(Source records)

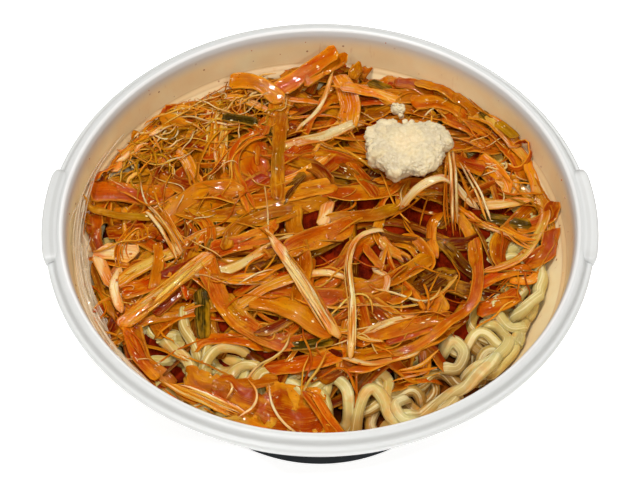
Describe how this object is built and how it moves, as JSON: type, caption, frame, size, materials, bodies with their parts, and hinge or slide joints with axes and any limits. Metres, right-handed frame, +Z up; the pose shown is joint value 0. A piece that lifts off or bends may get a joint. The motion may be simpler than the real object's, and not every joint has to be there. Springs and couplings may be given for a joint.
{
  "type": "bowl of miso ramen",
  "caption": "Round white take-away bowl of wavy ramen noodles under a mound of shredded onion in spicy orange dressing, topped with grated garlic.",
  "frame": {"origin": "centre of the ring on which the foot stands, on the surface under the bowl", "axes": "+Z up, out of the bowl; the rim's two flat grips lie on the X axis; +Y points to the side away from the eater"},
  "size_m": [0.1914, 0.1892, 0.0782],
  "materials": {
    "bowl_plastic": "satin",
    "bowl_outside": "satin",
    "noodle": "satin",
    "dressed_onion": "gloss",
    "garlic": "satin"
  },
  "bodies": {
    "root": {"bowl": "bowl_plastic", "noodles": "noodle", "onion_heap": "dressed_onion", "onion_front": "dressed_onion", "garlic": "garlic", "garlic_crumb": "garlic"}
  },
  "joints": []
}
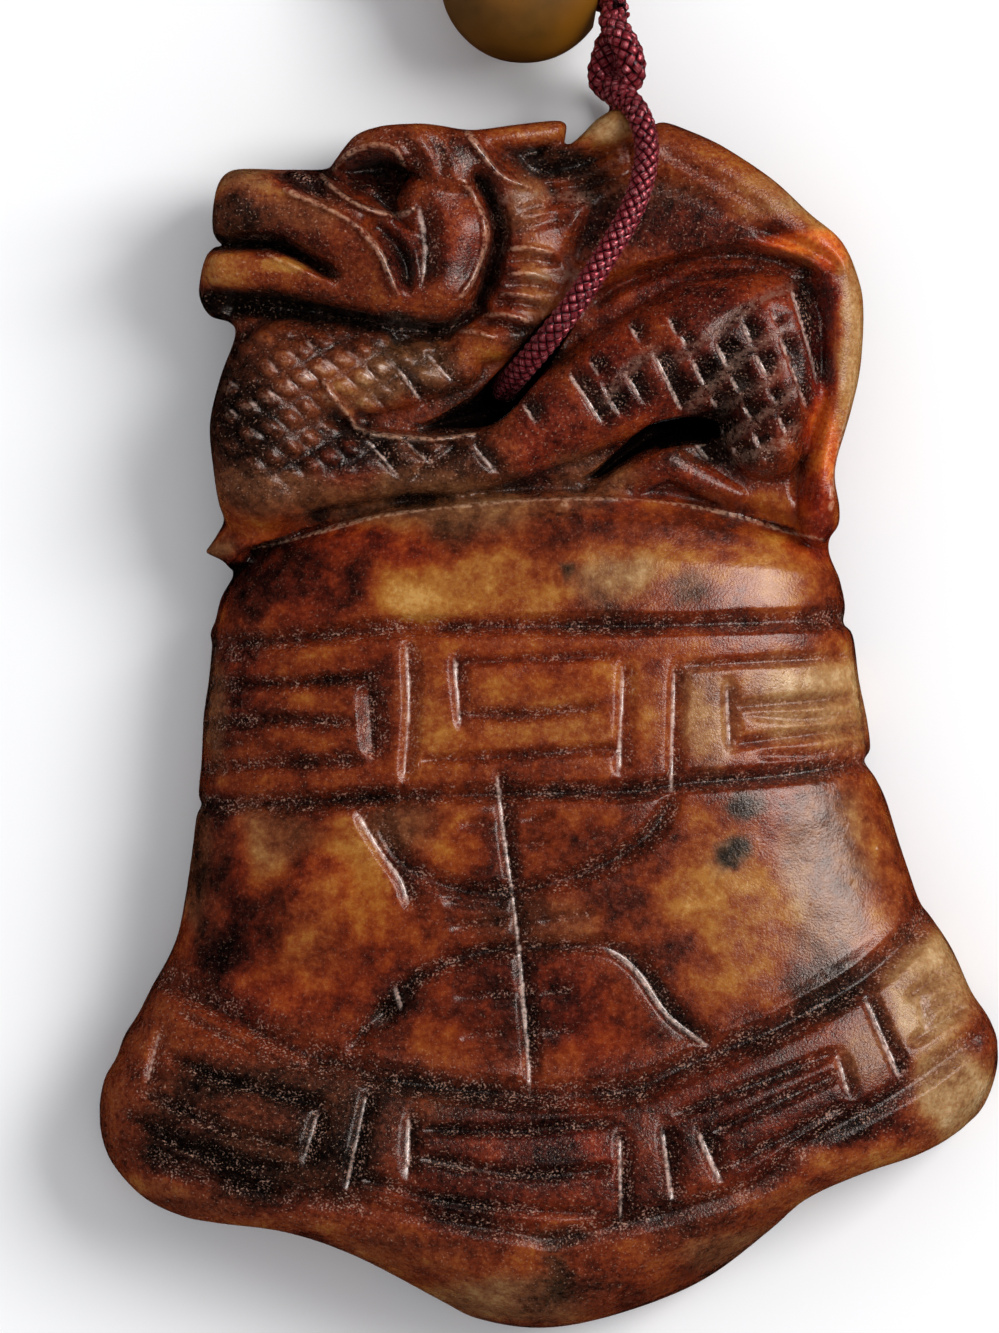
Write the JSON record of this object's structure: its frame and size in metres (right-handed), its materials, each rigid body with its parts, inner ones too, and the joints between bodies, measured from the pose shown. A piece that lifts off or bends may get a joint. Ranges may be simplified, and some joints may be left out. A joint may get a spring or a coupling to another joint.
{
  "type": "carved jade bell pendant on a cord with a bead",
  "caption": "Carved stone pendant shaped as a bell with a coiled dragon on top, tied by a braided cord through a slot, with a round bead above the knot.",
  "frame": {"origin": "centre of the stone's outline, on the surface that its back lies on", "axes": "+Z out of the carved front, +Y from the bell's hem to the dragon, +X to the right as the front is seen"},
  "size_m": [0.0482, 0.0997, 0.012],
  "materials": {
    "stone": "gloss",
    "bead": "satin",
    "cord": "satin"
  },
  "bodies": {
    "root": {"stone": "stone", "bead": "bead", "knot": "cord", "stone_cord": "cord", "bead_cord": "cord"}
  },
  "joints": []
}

=== Set exercise ===
Return the whole listing exactly.

=== Correct output ===
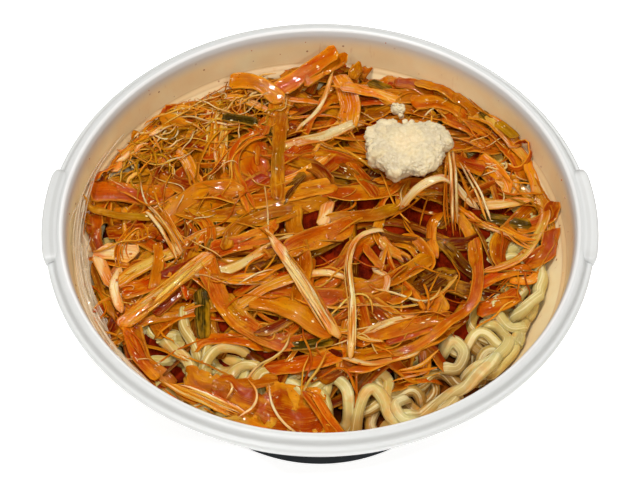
Describe how this object is built and how it moves, as JSON: type, caption, frame, size, materials, bodies with their parts, and hinge or slide joints with axes and any limits. Metres, right-handed frame, +Z up; the pose shown is joint value 0. A piece that lifts off or bends may get a joint. The motion may be simpler than the real object's, and not every joint has to be there. Springs and couplings may be given for a joint.
{
  "type": "bowl of miso ramen",
  "caption": "Round white take-away bowl of wavy ramen noodles under a mound of shredded onion in spicy orange dressing, topped with grated garlic.",
  "frame": {"origin": "centre of the ring on which the foot stands, on the surface under the bowl", "axes": "+Z up, out of the bowl; the rim's two flat grips lie on the X axis; +Y points to the side away from the eater"},
  "size_m": [0.1914, 0.1892, 0.0782],
  "materials": {
    "bowl_plastic": "satin",
    "bowl_outside": "satin",
    "noodle": "satin",
    "dressed_onion": "gloss",
    "garlic": "satin"
  },
  "bodies": {
    "root": {"bowl": "bowl_plastic", "noodles": "noodle", "onion_heap": "dressed_onion", "onion_front": "dressed_onion", "garlic": "garlic", "garlic_crumb": "garlic"}
  },
  "joints": []
}
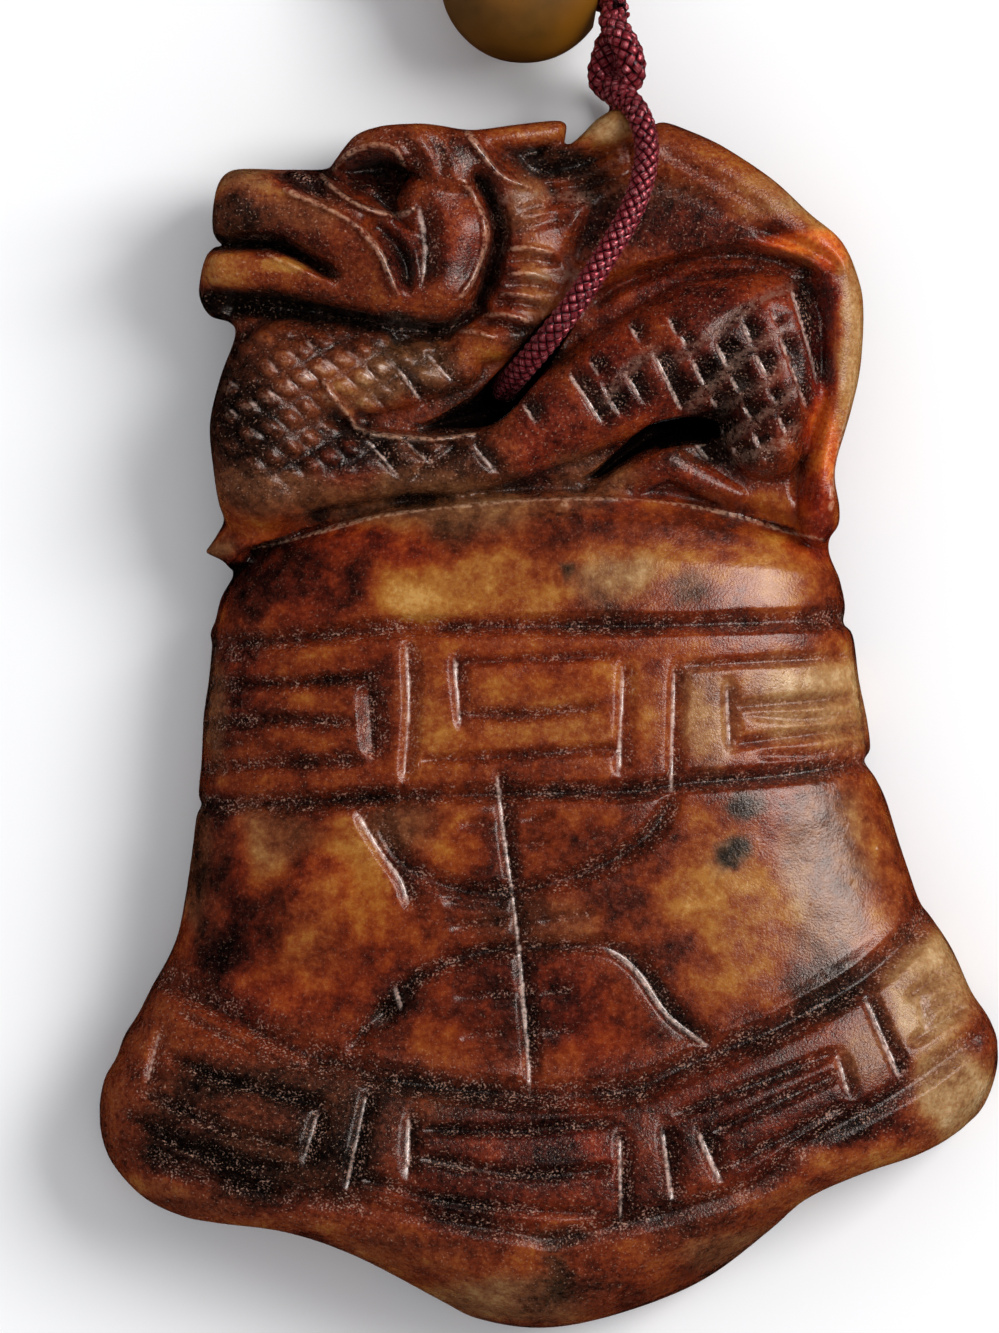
Write the JSON record of this object's structure: its frame and size in metres (right-handed), its materials, each rigid body with its parts, inner ones too, and the joints between bodies, measured from the pose shown. A piece that lifts off or bends may get a joint. Ranges may be simplified, and some joints may be left out. A joint may get a spring or a coupling to another joint.
{
  "type": "carved jade bell pendant on a cord with a bead",
  "caption": "Carved stone pendant shaped as a bell with a coiled dragon on top, tied by a braided cord through a slot, with a round bead above the knot.",
  "frame": {"origin": "centre of the stone's outline, on the surface that its back lies on", "axes": "+Z out of the carved front, +Y from the bell's hem to the dragon, +X to the right as the front is seen"},
  "size_m": [0.0482, 0.0997, 0.012],
  "materials": {
    "stone": "gloss",
    "bead": "satin",
    "cord": "satin"
  },
  "bodies": {
    "root": {"stone": "stone", "bead": "bead", "knot": "cord", "stone_cord": "cord", "bead_cord": "cord"}
  },
  "joints": []
}